Une création rocambolesque
Mais au-delà de la qualité du film, c’est l’histoire de sa création qui est incroyable. Tout part de l’idée de la productrice algéro-française Louisa Maurin, organisatrice de la cérémonie des Globes de cristal, qui récompensent les créations françaises les plus exceptionnelles de l’année dans chaque domaine culturel. Celle-ci veut faire un film de sport sur ces hommes qui sont soi-disant "partis de rien" pour bâtir l’empire qu’est devenue la FIFA. Une sorte de "Rocky" avec des quinquas en costard.
Elle réussit à rencontrer Jérôme Valcke, secrétaire général de la FIFA, par l’intermédiaire du président de la fédération algérienne de foot, qu’elle connaît personnellement. Valcke est emballé et transmet le projet à Blatter qui dit un grand oui. Problème, il n’y a pas de structure de production et de diffusion du patrimoine audiovisuel à la FIFA. Pas grave, ils décident de démarrer quand même ce projet.
Louisa Maurin, qui s’est entretemps associée à la célèbre productrice Christine Gozlan, collaboratrice du cinéaste Michael Haneke, acquiert les droits d’un scénario acheté par Luc Besson. En résumé, c'est "l’histoire d'un ballon qui se promène sur la planète et qui finit dans les étoiles, avec le siège de la FIFA sur Mars". L’histoire sera ensuite retouchée par le scénariste Yves Boisset, mais cette version est considérée comme complètement ratée par la FIFA.

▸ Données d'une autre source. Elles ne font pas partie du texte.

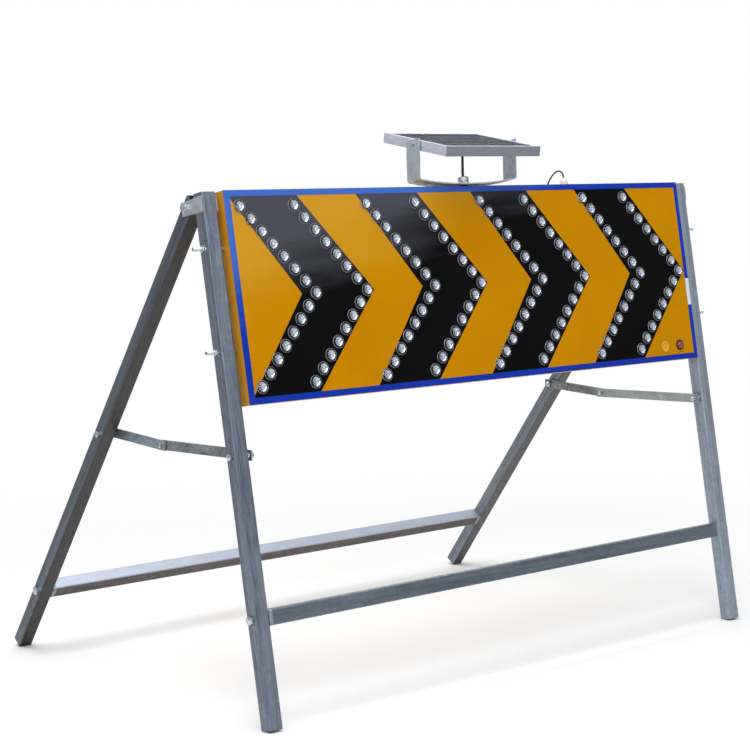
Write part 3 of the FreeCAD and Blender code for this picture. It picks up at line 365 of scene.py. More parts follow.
def pointed(shell, axis, at):
    """Lays a shell that was made along Z along another axis of its frame, from a point there."""
    points, faces = shell
    order = {"x": (2, 0, 1), "y": (0, 2, 1), "z": (0, 1, 2)}[axis[-1]]
    turned_points = points[:, order].copy()
    if axis[0] == "-":
        turned_points[:, order.index(2)] *= -1
    return turned_points + np.array(at, float), faces


def both_sides(shells):
    """The same shells on the sign's right and left sides."""
    return shells + [(points * (-1, 1, 1), faces) for points, faces in shells]


def piece(name, shells, own, material, body, replaced=(), sharp=32):
    """Joins shells into one mesh, turns their faces outwards, and gives it to its body."""
    points, faces, start, merge = [], [], 0, 0.00001
    for shell_points, shell_faces in shells:
        points.append(to_row(shell_points, own))
        faces += [[corner + start for corner in face] for face in shell_faces]
        start += len(shell_points)
    mesh = bpy.data.meshes.new(name)
    mesh.from_pydata(np.concatenate(points).tolist(), [], faces)
    work = bmesh.new()
    work.from_mesh(mesh)
    bmesh.ops.remove_doubles(work, verts=work.verts, dist=merge)
    bmesh.ops.dissolve_degenerate(work, edges=work.edges, dist=merge)
    bmesh.ops.recalc_face_normals(work, faces=work.faces)
    work.to_mesh(mesh)
    work.free()
    mesh.shade_smooth()
    mesh.set_sharp_from_angle(angle=math.radians(sharp))
    mesh.materials.append(material)
    made = bpy.data.objects.new(name, mesh)
    bpy.context.collection.objects.link(made)
    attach(made, body)
    if replaced:
        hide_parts(*replaced)
    return made


# Bright zinc plate: a cool silver, nearly mirror smooth, with fine turning marks and darker
# bloom in patches of about 4 mm.
zinc, tree = finish("bright_zinc_plate")
spot = add(tree, "TexCoord").outputs["Object"]
bloom = noise(tree, spot, 260.0, 3.0)
turning_marks = relief(tree, noise(tree, spot, 2500.0, 2.0), 0.00005)
surface(tree, blend_colours(tree, ramp(tree, bloom, 0.35, 0.7), "#d6dadf", "#8c929a"),
        ramp(tree, bloom, 0.3, 0.7, 0.16, 0.3), turning_marks, Metallic=1.0)


def bolt(at, flats, head, rod, flange=()):
    """A hex bolt on the sign's right side, from the underside of its head: the head, with a
    flange (radius, thickness) if it has one, and the rod that points to the sign's middle."""
    rings = [pointed(turned([(flange[0], 0), flange]), "x", at)] if flange else []
    return [pointed(hexed(flats, 0, head), "x", at), *rings, pointed(threaded(*rod), "-x", at)]


def fastener(name, shells, cad_node, own=FRONT_FRAME, body="front_frame"):
    """A zinc plated piece in place of the CAD's plain one."""
    return piece(name, shells, own, zinc, body, [cad_node])


for end, own, height in (("front", FRONT_FRAME, FRONT_CROSSBAR),
                         ("rear", REAR_FRAME, REAR_CROSSBAR)):
    screw = bolt((LEG_OUTER, TUBE_MIDDLE, height), 17, 6.4, (54, 10, 1.5, 24), (7.8, 0.5))
    fastener(f"{end}_crossbar_screws", both_sides(screw), f"{end}_crossbar_bolts", own,
             f"{end}_frame")

# Hinge cheeks. Flat galvanised steel plates on both sides of each front leg, fillet welded
# along three edges. The rear leg swings between each pair on a 10 mm bolt.
CHEEK_LOW, CHEEK_TOP, CHEEK_FRONT, WELD_END = 964, 991, 2, 28
CHEEK_FACE, CHEEK_INNER_FACE = 653.4, 616.6
dress(galvanised("galvanised_cheek_plate", FRONT_FRAME, (1, 1, 1),
                 ("#c2c8cf", "#a2aab3", "#8b939c")), "hinge_cheeks")


def bead(corners, size, around=10, each=3.0, ripple=2.1):
    """A weld bead along straight runs: a round tube whose radius swells once in each ripple of
    the torch, rounded off at its two ends."""
    corners = np.array(corners, float)
    runs = np.linalg.norm(np.diff(corners, axis=0), axis=1)
    reached = np.concatenate([[0], np.cumsum(runs)])
    travel = np.linspace(0, reached[-1], int(reached[-1] / ripple * each))
    line = np.column_stack([np.interp(travel, reached, corners[:, axis]) for axis in range(3)])
    swell = 1 + 0.16 * np.sin(2 * math.pi * travel / ripple) + 0.08 * np.sin(1.7 * travel)
    end = np.minimum(travel, reached[-1] - travel) / size
    radius = size * swell * np.sqrt(np.clip(end * (2 - end), 0.02, 1) * (end < 1) + (end >= 1))
    way = np.gradient(line, axis=0)
    way /= np.linalg.norm(way, axis=1)[:, None]
    first = np.cross(way, (1.0, 0.0, 0.0))
    first /= np.linalg.norm(first, axis=1)[:, None]
    second = np.cross(way, first)
    angle = np.arange(around) * 2 * math.pi / around
    ring = (first[:, None] * np.cos(angle)[None, :, None]
            + second[:, None] * np.sin(angle)[None, :, None])
    points = line[:, None] + radius[:, None, None] * ring
    return points.reshape(-1, 3), grid_faces(len(travel), around)


# Weld metal under a coat of zinc spray: dull and lumpy, with a grain of about 1.5 mm.
weld_steel, tree = finish("zinc_sprayed_weld")
lumps = noise(tree, add(tree, "TexCoord").outputs["Object"], 700.0, 3.0)
surface(tree, blend_colours(tree, ramp(tree, lumps, 0.35, 0.7), "#a9afb5", "#70767c"),
        ramp(tree, lumps, 0.3, 0.7, 0.35, 0.55), relief(tree, lumps, 0.0003), Metallic=0.85)
welds = []
for face in (LEG_OUTER + 0.9, LEG_INNER - 0.9):
    low, top = CHEEK_LOW - 0.4, CHEEK_TOP + 0.4
    welds.append(bead([(face, WELD_END, low), (face, CHEEK_FRONT + 0.2, low),
                       (face, CHEEK_FRONT - 0.2, top), (face, WELD_END, top)], 1.5))
piece("hinge_welds", both_sides(welds), FRONT_FRAME, weld_steel, "front_frame")

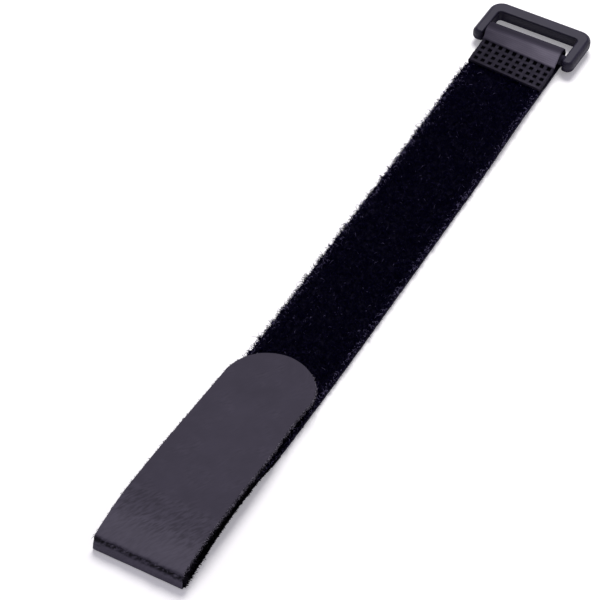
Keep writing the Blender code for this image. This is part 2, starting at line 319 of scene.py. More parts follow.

A l'époque, la FIFA envisage de confier la réalisation soit à Ridley Scott ("Gladiator"), soit au réalisateur Thomas Gilou ("La Vérité si je mens"), soit au binôme Olivier Nakache et Eric Tolédano ("Intouchables"), ce qui montre bien le flou artistique régnant autour de ce film.
Un rétroplanning intenable
Finalement, c’est Frédéric Auburtin, un faiseur du cinéma français, réalisateur des comédies "Envoyés très spéciaux" et "San Antonio", qui se retrouve à la barre du projet grâce à l’intervention de son ami Gérard Depardieu, qui a accepté de jouer Jules Rimet avant même qu’un script existe.
Auburtin écrit le script avec le romancier et scénariste Jean-Paul Delfino. Il tente, avec les contraintes inhérentes à la collaboration avec la FIFA, de faire un portrait crédible et ambigu de l’association, mais cela ne fonctionne pas. La cible principale du film est João Havelange - le prédécesseur du président Sepp Blatter - qui est littéralement présenté comme un salaud n’agissant que pour ses intérêts, responsable de tous les maux de la fédération, alors que le Suisse est montré comme le sauveur du football.
Il faut dire que le rétroplanning demandé par la FIFA s'avère intenable. Le film doit sortir à l’été 2014 pour le Mondial de football prévu au Brésil. Le tournage doit commencer un an avant, ce qui ne laisse que six mois pour écrire le film, distribuer les rôles et trouver les décors.
Parallèlement à cela, le duo de productrices Maurin/Gozlan obtient l’aide d’une ancienne conseillère de Jacques Chirac à la mairie de Paris, Pascale Pérèz, alors représentante d'un consortium d’entreprises azéries, qui offre un soutien financier au film ainsi que quelques lieux de tournages afin de montrer les belles plages de la région.
Peu de projections en salles
Finalement, le film sera présenté à Cannes en 2014, mais pas en sélection officielle car, selon son président Gilles Jacob, "le film n’avait pas les qualités suffisantes". C’est donc au cinéma de la plage de Cannes que "United Passions" sera diffusé en avant-première devant les pontes de la FIFA, dont un Sepp Blatter qui aurait sincèrement fondu en larmes.
Cette projection permet au film de tout de même bénéficier du label "sélection officielle". "United Passions" est ensuite projeté au festival du film de Zurich mais, vu les critiques catastrophiques, ne sera diffusé en salles que dans quelques pays. Ailleurs, il sort directement en DVD et VOD. Aujourd'hui, on peut le visionner sur la plateforme en VOD UniversCiné. Mais visionner de vrais matchs de football durant l'Euro 2020 qui vient de débuter constitue sans aucun doute un meilleur investissement de temps.